How does one reconcile old photos such as the one above with today's Utrecht, marked by gable-roof houses, canals, and bicycles? Surely they can't be the same place? (But they are).
As an American, the Dutch city of Rotterdam, my next stop, makes that easier to picture. Rotterdam was bombed to smithereens during WWII. Well into the 1970s it was still being rebuilt like an American city--with skyscrapers, large glass-and-steel structures, freeways, and huge roads to maximize car throughput.
It's still a modern-looking city with wide streets and tall buildings. There's nothing really "Dutch" or European about the architecture or layout, as I hope the photo of the skyline below makes clear. From this view it could be Pittsburgh or Toledo, minus ribbons of concrete freeways running through and around downtown:
And yet Rotterdam, like Utrecht, also feels perfectly comfortable to walk and bike around in. Watching the movement of so many people on bicycles, trams, on foot, and even by car, was a kind of poetry. No horns. No aggression I could see or hear. No gridlock. And there was so much life on the streets.

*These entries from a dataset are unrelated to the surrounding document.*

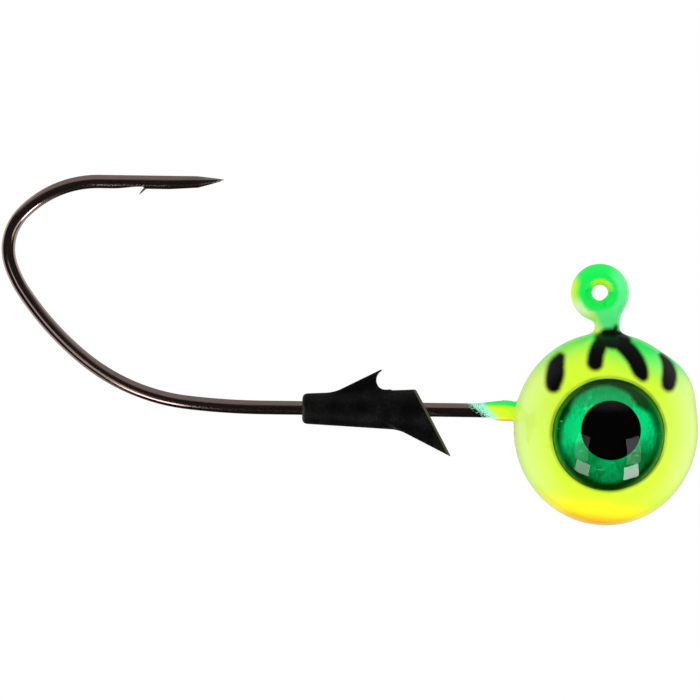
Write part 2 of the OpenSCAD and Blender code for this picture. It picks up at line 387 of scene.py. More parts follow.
def holographic_foil():
    """Green holographic foil: crinkled mirror patches, painted reflection brightest half-way out, painted
    shade dark towards the rim.
    """
    made, tree = new_material("holographic_foil_green")
    spot = place(tree)
    bend = add(tree, "ShaderNodeTexNoise", inputs={"Scale": 1 / 0.7, "Detail": 3.0}, links={"Vector": spot})
    pulled = add(tree, "ShaderNodeVectorMath", {"operation": "MULTIPLY_ADD"}, {1: (0.9, 0.9, 0.9)},
                 {0: bend.outputs["Color"], 2: spot}).outputs[0]
    patch = add(tree, "ShaderNodeTexVoronoi", inputs={"Scale": 1 / 1.1},
                links={"Vector": pulled}).outputs["Color"]
    wash = noise(tree, spot, 1.3, 3.0)
    crease = noise(tree, place(tree, (2.6, 1, 0.7)), 0.35, 4.0, 0.65)
    radius = stored(tree, "radius")
    # Painted reflection: bright zones where the creased foil would mirror the lamps, broken up by crease,
    # patch and wash noise.
    painted_sheen = stored(tree, "painted_sheen")
    for pattern, reach in ((crease, 0.5), (patch, 0.22), (wash, 0.4)):
        painted_sheen = math_node(tree, "ADD", painted_sheen, swung(tree, pattern, reach))
    colour = mixed(tree, levels(tree, painted_sheen, 0.1, 0.4), "#02480c", "#068038")
    colour = mixed(tree, levels(tree, painted_sheen, 0.4, 0.72), colour, "#08b468")
    colour = mixed(tree, levels(tree, painted_sheen, 0.72, 1.0), colour, "#0af090")
    scratch = noise(tree, place(tree, (1.1, 1, 3.4), (0.4, 0, 0.9)), 0.8, 2.0)
    colour = mixed(tree, levels(tree, scratch, 0.7, 0.74, 0.0, 0.5), colour, "#4df0ac")
    # Painted shade and light: a dark ring where the dome's edge would darken the foil, lighter at the left
    # and right.
    rim = mixed(tree, stored(tree, "rim"), "#044a06", "#45c83a")
    colour = mixed(tree, levels(tree, radius, 0.87, 0.94), colour, rim)
    shader = add(tree, "ShaderNodeBsdfPrincipled", inputs={"Metallic": 0.6, "Specular IOR Level": 0.0},
                 links={"Base Color": colour, "Normal": bumped(tree, crease, 0.05),
                        "Roughness": levels(tree, wash, 0.3, 0.7, 0.3, 0.45)})
    close(tree, shader)
    return made


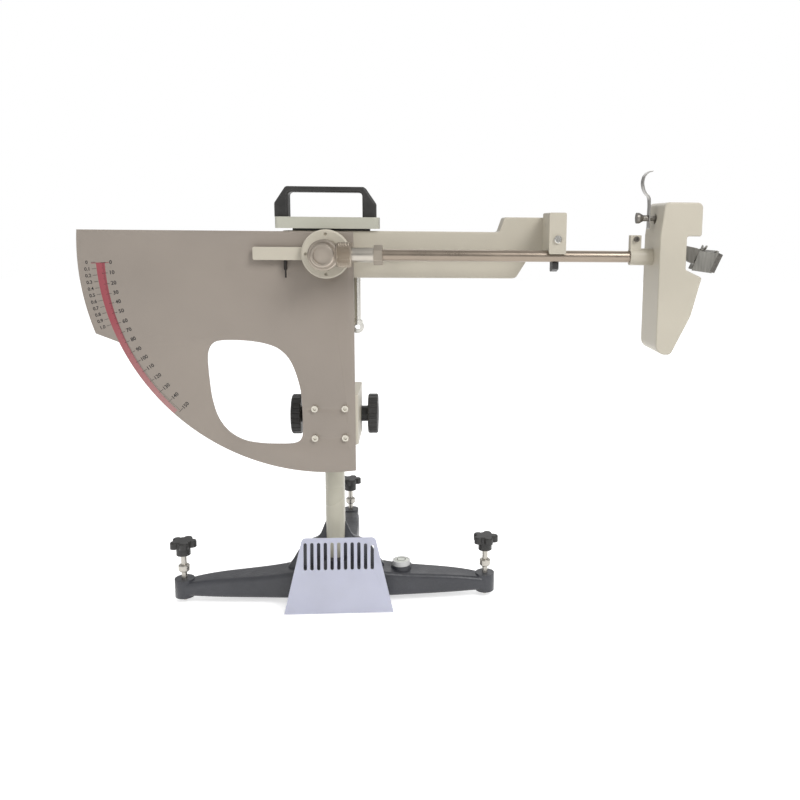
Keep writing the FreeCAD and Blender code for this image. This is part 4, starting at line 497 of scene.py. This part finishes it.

The Dutch are still making improvements. Since the last time I was there, ten years ago, Rotterdam has moved away from building bike "lanes" or even protected lanes in the way one normally thinks of them. Rather than carving a fraction of the space from the street from cars and re-purposing it for bikes, they've been shaking the street Etch a Sketch and constructing completely separate roads for bikes, with wide separations between the two modes. Bike riders barely have to interact with or take notice of drivers except at intersections. And the intersections are, of course, Dutch--no dangerous slip turns or mixing zones.
My friend Ju-Sung, who I stayed with in Rotterdam, has a modern little row house in the suburban neighborhood of Zevenkamp. He and his wife own a car; there are lots of cars there. Facilitating a suburban neighborhood where cars may still be desirable to own and use doesn't mean making it difficult or even challenging to use transit, ride a bike, or walk. Actually, we walked and took the metro everywhere. All the modes co-exist, but without the constant conflict and danger one experiences trying to walk or bike around an American suburb.
I went jogging around the neighborhood too and admired the harmony that existed with the many walking trails, wetlands full of ducks and other birds, bicycle lanes, car lanes, and trains.
Because I had a large suitcase, my friends spared me a transfer on the way back and drove me to a mainline train station to connect with my return flight on my last morning there. They discussed driving me all the way to Schiphol airport, but the train was a faster, easier way to go. Ju-Sung came with me, all the way to Schiphol departures, to see me off. You can do that for a friend when trains are fast, frequent, and reliable.
How do they also have such great transit? Investment of course. But the Dutch also don't make things so damn complicated. The Rotterdam metro, for example, runs on the surface as soon as it leaves the center district. When on the surface, it has complete pre-emption over other modes. As such, it's easy to get downtown and trains are fast and frequent. And it doesn't cost billions per mile to build and maintain.
How many times have I had professional transit planners in California tell me that metro/subway trains can only go fast and frequently if they're in a tunnel or elevated above traffic? No, planners just have to follow the Dutch example and stop making trains subservient to individuals in automobiles. Note the above photo of a grade crossing for the Rotterdam metro; where the train crosses a dedicated bicycle path.
All of this may seem like an urbanist fantasy. But it's real. And it's achievable everywhere, if leaders want to make it happen, as they're currently doing in Paris, Brussels, Lyon, and elsewhere.
I broke up my flight home and overnighted in Boston. Walk around downtown Boston, as with the downtowns of all medium to large American cities, and one experiences a place overwhelmed by traffic rumble, giant SUVs, pollution, enormous, multi-lane roads, basically no bike lanes, and non-stop gridlock. It was shocking how intimidating and incredibly unpleasant it was to be back.
It doesn't have to be this way. Dutch design can be applied everywhere if people can just get the car-must-rule meme out of their heads.
I wish everyone could spend some time in the Netherlands. I think, upon returning, any sane person would demand an end to freeways everywhere, multi-lane roads, unprotected bike lanes, the noise, and the current state of the Bay Area.